The use of container technology will make the backup process even more complex.  Now we have container definitions to maintain, plus the data within the container itself.  Exactly how persistent container-based data is protected will depend on the application being used.  Databases, for example, could just be protected at the application level.  Other container apps may be more complex or require backing up a file share or a local host directory.

Application Entities

It’s also possible that we’re protecting applications directly from the application platform.  We’ve already mentioned databases and file shares, but there’s also data running in the public cloud too, either as SaaS or IaaS.  In total, there’s a lot of variation in formats and content, all of which could be refactored at some point.

Legacy

It’s clear to see how we got to where we are.  Implementing data protection on physical and virtual entities is just an extension of the way backup was originally built.  It was easy to simply back up an entire virtual machine, just like we did physical ones.  In the physical world, it made sense to back up an entire boot disk and data.  In the virtual world, the rationale is less so, as we can easily rebuild VMs or virtual instances from master copies.

The legacy view that still exists today is that we should continue to be protecting data based on the package used to deliver the application.  But increasingly that will be a flawed assumption.

What’s the Problem?

Why should we care if we’re backing up via virtual instance names?  Here are just a few issues.

  • Abstraction – Application packaging is changing, which means it’s now as easy to run one application on-premises as a VM, as a container or in the public cloud.  We’re starting to care less about the package (like the Windows or Linux platform) and more about the application and data.
  • Longevity – Application packages will come and go, but the data will remain.  The data will outlive the delivery mechanism, so it makes more sense to protect the data itself, not protect the “package”.  Of course, it would be folly to simply throw the packaging away, because sometimes we might want to recover part of the O/S for some reason.  However, we should be able to easily separate packaging from the data.
  • Scale – IT organisations are scaling from hundreds of servers to thousands of VMs and tens of thousands of containers.  Keeping track of exactly what is being used for each application becomes exponentially harder with each instantiation.  As we consider serverless technologies, this situation isn’t going to get any easier.
  • Automation – nobody wants to track applications manually.  We want automation to do this on our behalf.  Backup software should know what application each virtual server or container instance belongs to.
  • Refactoring – typically called “modernising”, but really refactoring from (for example) VMs to containers.  There are genuine savings to be made in repackaging applications.  Just imagine though – how would you restore an application from a VM backup to a container that was refactored three months ago?  Restore the VM first?
  • Portability – today, moving applications to and from the cloud isn’t straightforward.  Even if we’re not moving back and forth on a weekly basis, there is a need to be able to encapsulate application data and backups to move them easily between platforms and in the future, this requirement will be more likely.
  • Compliance – being able to search across data sources where the data source can be tagged and mapped to an application is a real benefit for compliance and audit.  Where backups and secondary data are being used for this purpose, it makes sense to align the data to an application from day one.

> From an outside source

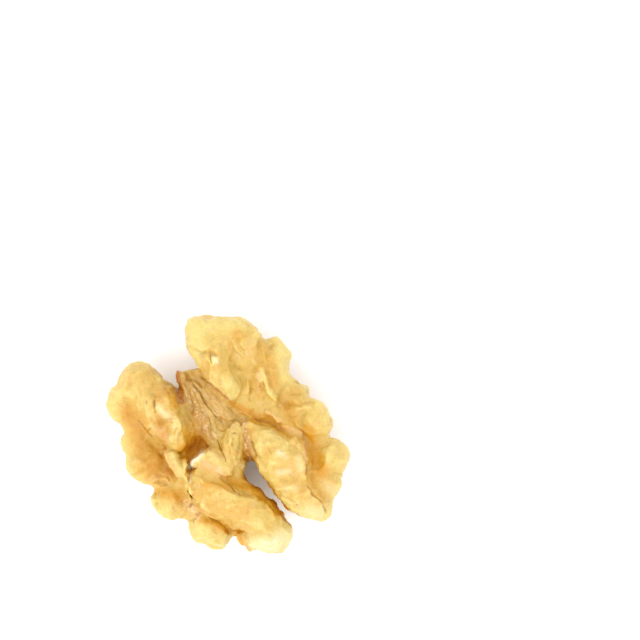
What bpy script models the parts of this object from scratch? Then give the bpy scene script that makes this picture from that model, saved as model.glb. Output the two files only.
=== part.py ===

So, there are lots of good reasons why focusing on data from an application perspective makes more sense.  How are we going to do it?

An Application View

Probably the most obvious step is to simply restructure backup platform GUIs to show systems in an application-focused order.  This means building a structure like Active Directory which shows business functions and applications in a hierarchical or grouped structure.  Each application then has one or more sub-components against which backup policy can be applied. 

If a component moves to another platform, for example, a database moving from on-premises to AWS RDS, then the backup process may change, but the backup software simply tracks the source as a different package.  This also allows backup proxies to operate on behalf of a central backup platform.  In this example, the on-premises software could trigger the RDS backup using AWS documented APIs.    

An Application Format

One of the challenges, of course, that this transformation would encounter is a need for portable backup formats.  A snapshot copy of a traditional database isn’t going to easily restore into a cloud instance.  Vendors are already addressing this problem, with some using content independent formats, while others are “cracking open” the backup image and extracting data from the contents. 

Update: Since writing this post, I’ve watched the following video, where the VMware Project Pacific team highlight the benefit of treating a group of VMs or containers as a single application. This describes exactly how we need to start understanding our backup definitions.

The Architect’s View

There are a lot of steps needed in order to realistically transition to application-focused backups.  The ideas and challenges outlined in this article apply equally to primary data and we already see roadblocks in taking advantage of multiple platforms and cloud offerings.  I’d like to see vendors agreeing on standards that would allow application mapping at the virtual machine/instance and container level as a starting point.  This would at least provide a way to automate the building of an application map for data protection. 

There’s still some thinking to do about exactly how this would all work, however, it is achievable and should be part of data protection modernisation.  Let’s hope we can start to see this thinking being developed by our data protection vendors in the not too distant future.